▶ TO BE DONE:
Look for the string "type" in every line, and copy each line that has it.

▶ THE INPUT:

○ ○ ○ ○

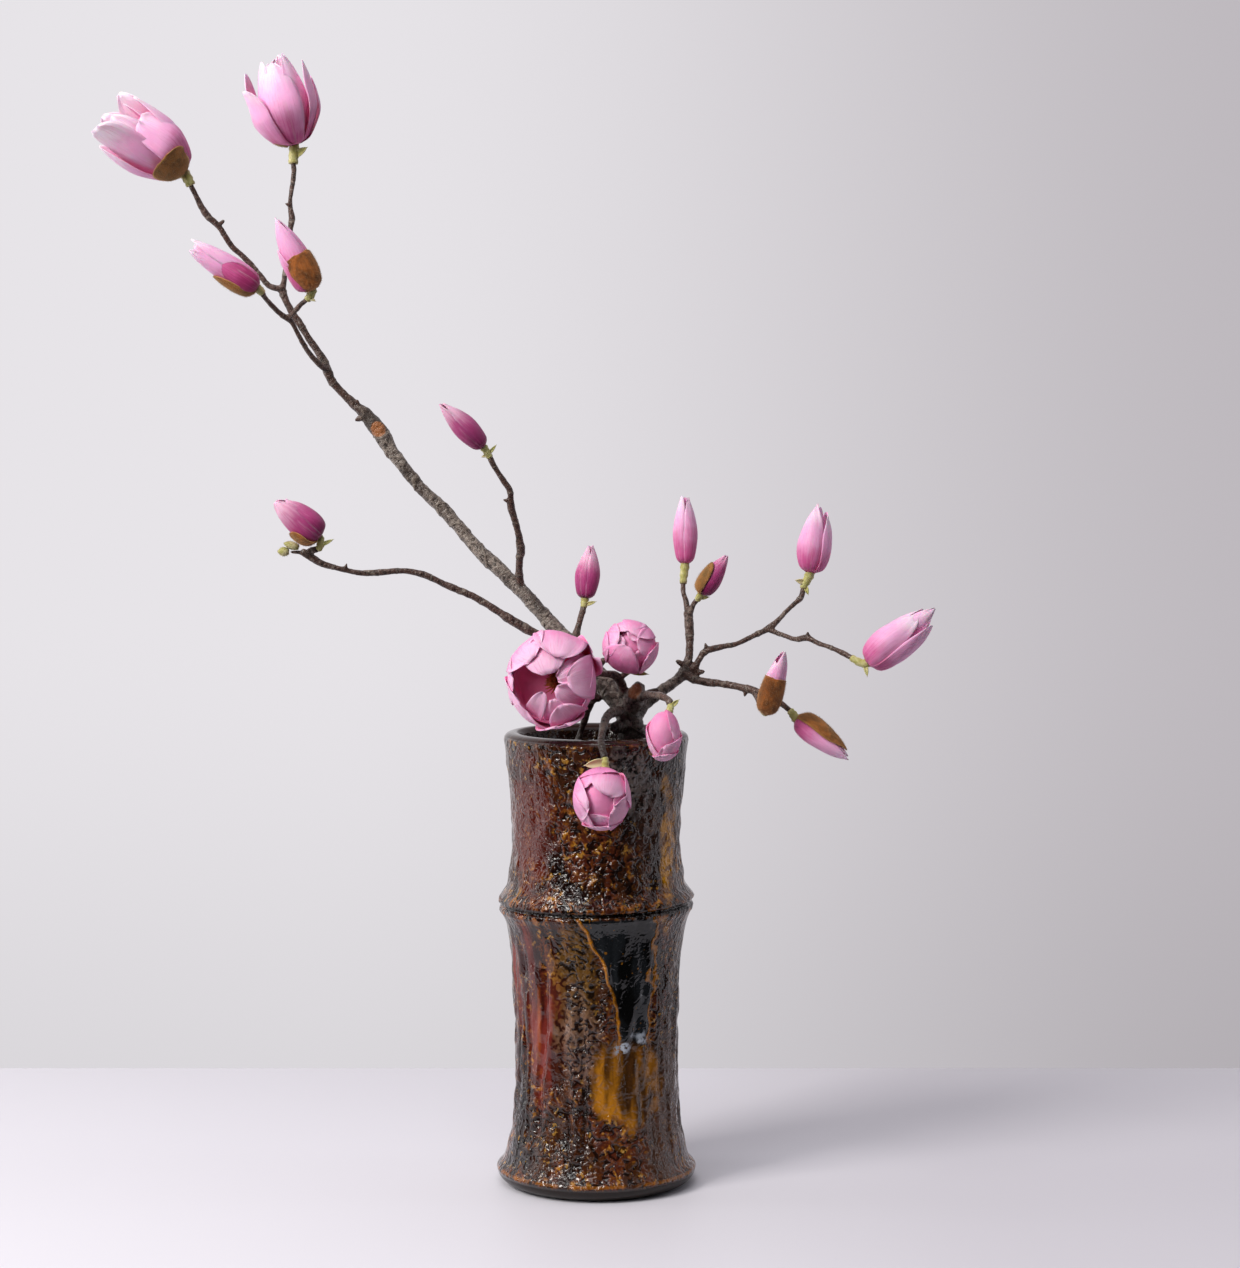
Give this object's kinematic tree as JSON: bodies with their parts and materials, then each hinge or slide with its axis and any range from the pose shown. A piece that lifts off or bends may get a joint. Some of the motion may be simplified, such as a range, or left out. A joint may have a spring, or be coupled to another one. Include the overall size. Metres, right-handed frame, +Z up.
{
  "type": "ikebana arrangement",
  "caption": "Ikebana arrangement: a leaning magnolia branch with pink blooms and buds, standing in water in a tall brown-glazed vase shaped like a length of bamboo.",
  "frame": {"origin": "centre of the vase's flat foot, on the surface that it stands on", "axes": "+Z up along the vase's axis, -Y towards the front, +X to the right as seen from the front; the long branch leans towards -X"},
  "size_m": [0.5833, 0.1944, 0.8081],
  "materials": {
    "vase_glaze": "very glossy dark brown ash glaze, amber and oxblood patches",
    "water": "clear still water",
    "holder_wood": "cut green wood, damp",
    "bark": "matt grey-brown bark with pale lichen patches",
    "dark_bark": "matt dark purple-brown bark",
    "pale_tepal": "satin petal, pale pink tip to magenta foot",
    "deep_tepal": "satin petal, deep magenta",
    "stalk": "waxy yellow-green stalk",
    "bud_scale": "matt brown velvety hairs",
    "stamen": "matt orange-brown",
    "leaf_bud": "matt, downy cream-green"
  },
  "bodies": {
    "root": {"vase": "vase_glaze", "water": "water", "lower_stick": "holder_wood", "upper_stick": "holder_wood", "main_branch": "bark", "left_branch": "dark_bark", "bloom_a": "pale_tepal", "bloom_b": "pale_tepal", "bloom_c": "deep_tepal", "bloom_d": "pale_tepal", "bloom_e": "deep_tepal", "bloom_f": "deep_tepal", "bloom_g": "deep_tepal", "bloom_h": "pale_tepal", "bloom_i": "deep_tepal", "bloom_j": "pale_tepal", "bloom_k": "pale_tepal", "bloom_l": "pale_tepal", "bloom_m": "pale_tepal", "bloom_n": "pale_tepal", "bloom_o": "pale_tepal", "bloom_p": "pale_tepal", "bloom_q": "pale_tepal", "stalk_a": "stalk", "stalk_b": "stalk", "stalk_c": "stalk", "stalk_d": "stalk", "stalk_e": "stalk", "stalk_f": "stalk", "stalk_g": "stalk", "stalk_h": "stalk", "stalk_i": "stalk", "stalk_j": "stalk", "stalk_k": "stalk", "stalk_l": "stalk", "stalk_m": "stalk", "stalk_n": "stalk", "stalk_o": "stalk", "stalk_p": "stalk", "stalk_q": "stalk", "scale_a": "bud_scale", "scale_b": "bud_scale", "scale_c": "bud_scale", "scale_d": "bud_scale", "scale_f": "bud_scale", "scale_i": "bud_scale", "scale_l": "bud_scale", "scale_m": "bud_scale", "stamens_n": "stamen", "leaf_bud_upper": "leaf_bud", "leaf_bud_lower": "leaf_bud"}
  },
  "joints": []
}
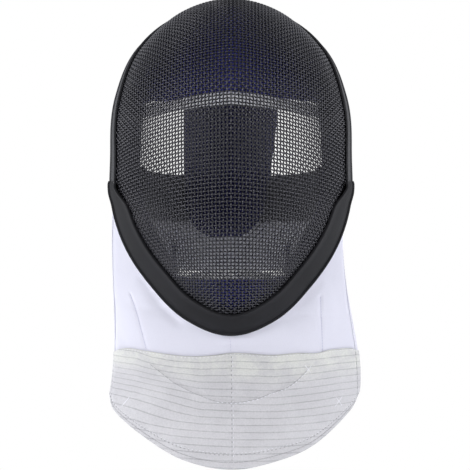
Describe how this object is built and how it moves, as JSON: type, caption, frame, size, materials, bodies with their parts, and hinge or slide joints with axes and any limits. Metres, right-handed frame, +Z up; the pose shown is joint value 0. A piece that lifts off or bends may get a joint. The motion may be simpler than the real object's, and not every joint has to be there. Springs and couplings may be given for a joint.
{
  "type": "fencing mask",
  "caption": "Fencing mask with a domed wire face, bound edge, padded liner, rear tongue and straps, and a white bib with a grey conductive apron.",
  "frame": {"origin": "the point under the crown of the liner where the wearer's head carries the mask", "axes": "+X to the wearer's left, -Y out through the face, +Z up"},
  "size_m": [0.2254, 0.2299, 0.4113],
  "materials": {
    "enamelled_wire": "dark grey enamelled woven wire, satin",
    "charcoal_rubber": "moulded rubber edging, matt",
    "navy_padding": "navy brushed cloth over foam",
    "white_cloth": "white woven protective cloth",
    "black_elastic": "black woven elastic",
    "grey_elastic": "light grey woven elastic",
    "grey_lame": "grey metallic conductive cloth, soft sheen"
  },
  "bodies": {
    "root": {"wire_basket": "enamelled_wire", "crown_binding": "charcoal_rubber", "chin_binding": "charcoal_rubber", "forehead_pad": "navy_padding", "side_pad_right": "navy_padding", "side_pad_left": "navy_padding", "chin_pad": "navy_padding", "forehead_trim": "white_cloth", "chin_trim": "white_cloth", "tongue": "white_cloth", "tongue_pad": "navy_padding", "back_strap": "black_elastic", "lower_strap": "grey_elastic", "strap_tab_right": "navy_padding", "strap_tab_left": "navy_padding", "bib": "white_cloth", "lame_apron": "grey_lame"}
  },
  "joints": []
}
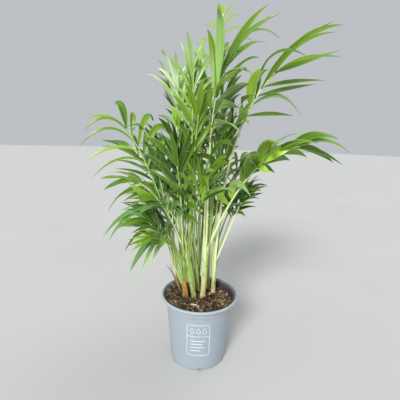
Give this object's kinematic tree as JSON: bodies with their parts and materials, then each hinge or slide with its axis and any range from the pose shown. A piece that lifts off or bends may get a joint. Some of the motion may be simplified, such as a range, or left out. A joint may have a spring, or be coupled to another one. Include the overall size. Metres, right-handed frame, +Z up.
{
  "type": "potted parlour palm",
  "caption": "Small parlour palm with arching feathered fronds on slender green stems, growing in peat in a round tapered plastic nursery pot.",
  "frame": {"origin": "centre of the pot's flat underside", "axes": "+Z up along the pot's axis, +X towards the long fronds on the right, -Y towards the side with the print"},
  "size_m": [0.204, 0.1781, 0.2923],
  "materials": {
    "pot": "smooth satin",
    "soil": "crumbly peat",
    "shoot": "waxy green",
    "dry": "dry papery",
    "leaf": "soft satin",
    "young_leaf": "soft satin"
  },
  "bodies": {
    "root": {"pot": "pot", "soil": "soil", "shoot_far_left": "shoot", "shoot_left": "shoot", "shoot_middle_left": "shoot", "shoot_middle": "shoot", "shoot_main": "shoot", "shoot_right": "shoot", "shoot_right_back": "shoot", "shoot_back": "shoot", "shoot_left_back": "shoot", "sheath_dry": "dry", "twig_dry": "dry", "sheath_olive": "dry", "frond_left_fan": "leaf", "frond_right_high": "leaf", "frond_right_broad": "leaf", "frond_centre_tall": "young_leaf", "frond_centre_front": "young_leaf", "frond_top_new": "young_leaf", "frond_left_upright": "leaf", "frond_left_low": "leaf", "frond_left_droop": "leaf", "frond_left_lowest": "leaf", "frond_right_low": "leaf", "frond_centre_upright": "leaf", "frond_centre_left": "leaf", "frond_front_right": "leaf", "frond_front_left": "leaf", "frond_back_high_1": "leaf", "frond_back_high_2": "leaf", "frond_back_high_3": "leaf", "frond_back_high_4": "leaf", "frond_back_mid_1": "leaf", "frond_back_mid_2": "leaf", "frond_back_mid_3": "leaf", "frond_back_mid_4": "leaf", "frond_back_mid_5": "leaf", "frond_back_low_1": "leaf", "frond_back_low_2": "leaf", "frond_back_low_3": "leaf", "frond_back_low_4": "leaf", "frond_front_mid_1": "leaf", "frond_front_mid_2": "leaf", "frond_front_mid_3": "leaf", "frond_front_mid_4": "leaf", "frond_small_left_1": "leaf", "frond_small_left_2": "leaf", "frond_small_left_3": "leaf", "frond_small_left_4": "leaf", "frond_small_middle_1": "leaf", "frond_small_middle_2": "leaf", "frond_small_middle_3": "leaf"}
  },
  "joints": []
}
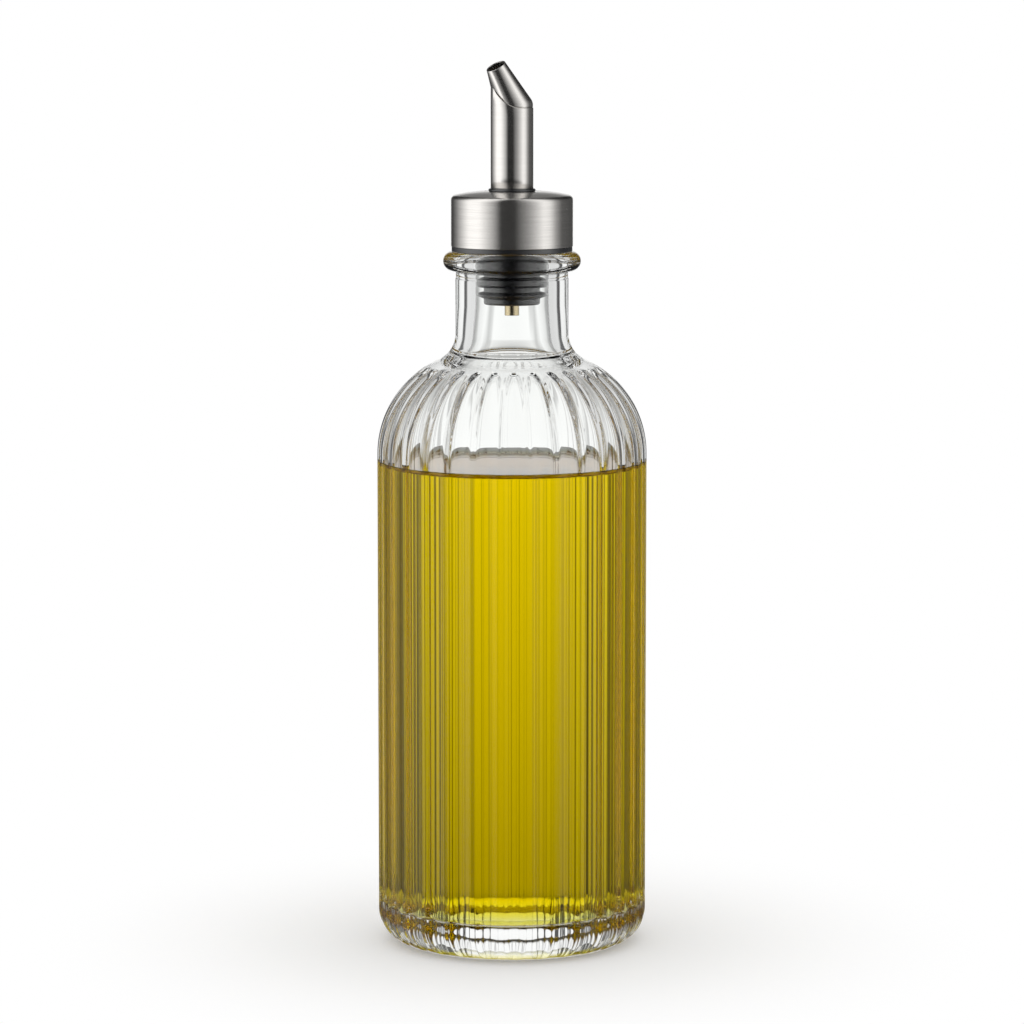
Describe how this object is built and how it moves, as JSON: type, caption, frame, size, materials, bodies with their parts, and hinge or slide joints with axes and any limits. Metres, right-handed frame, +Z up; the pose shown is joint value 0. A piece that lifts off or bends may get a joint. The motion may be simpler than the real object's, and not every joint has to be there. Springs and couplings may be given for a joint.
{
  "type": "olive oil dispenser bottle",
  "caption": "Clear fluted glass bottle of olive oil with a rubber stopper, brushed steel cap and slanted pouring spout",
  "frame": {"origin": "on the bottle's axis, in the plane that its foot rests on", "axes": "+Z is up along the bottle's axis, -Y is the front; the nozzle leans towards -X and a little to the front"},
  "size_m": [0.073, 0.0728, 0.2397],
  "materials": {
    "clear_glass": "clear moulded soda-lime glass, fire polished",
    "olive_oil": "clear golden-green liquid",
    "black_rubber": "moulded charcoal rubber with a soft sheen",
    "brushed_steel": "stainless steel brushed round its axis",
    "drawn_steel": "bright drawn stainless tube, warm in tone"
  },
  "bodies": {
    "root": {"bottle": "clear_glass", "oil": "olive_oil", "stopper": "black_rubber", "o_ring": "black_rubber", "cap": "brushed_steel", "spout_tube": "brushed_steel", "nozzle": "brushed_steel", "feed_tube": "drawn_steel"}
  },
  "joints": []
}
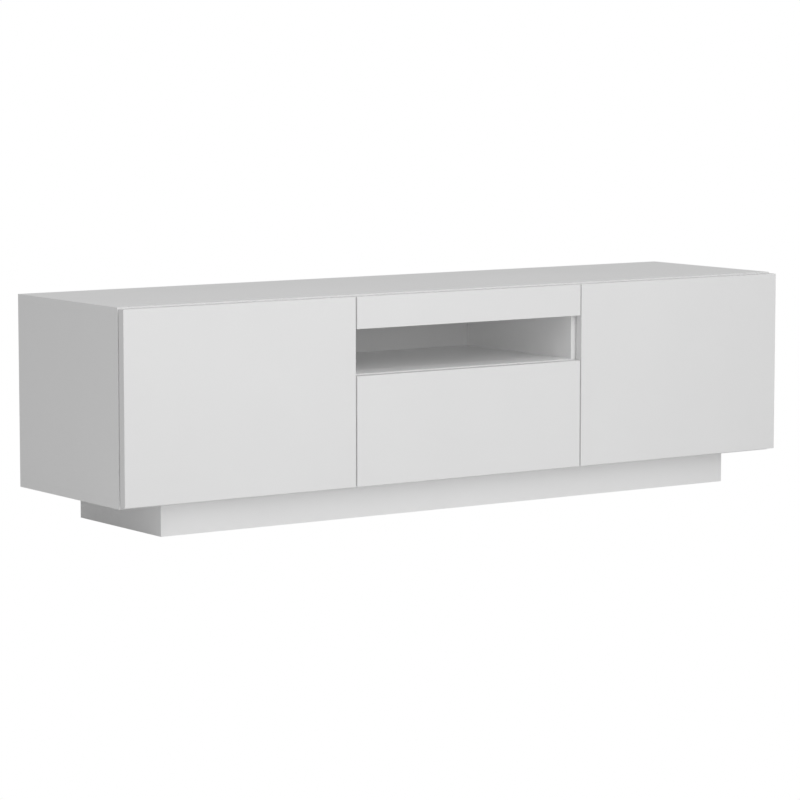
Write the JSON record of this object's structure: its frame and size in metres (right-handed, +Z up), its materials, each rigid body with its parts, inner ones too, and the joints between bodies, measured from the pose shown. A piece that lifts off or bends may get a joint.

○ ○ ○ ○

▶ EXERCISE OUTPUT:
  "type": "ikebana arrangement",
Describe how this object is built and how it moves, as JSON: type, caption, frame, size, materials, bodies with their parts, and hinge or slide joints with axes and any limits. Metres, right-handed frame, +Z up; the pose shown is joint value 0. A piece that lifts off or bends may get a joint. The motion may be simpler than the real object's, and not every joint has to be there. Springs and couplings may be given for a joint.
  "type": "fencing mask",
  "type": "potted parlour palm",
Describe how this object is built and how it moves, as JSON: type, caption, frame, size, materials, bodies with their parts, and hinge or slide joints with axes and any limits. Metres, right-handed frame, +Z up; the pose shown is joint value 0. A piece that lifts off or bends may get a joint. The motion may be simpler than the real object's, and not every joint has to be there. Springs and couplings may be given for a joint.
  "type": "olive oil dispenser bottle",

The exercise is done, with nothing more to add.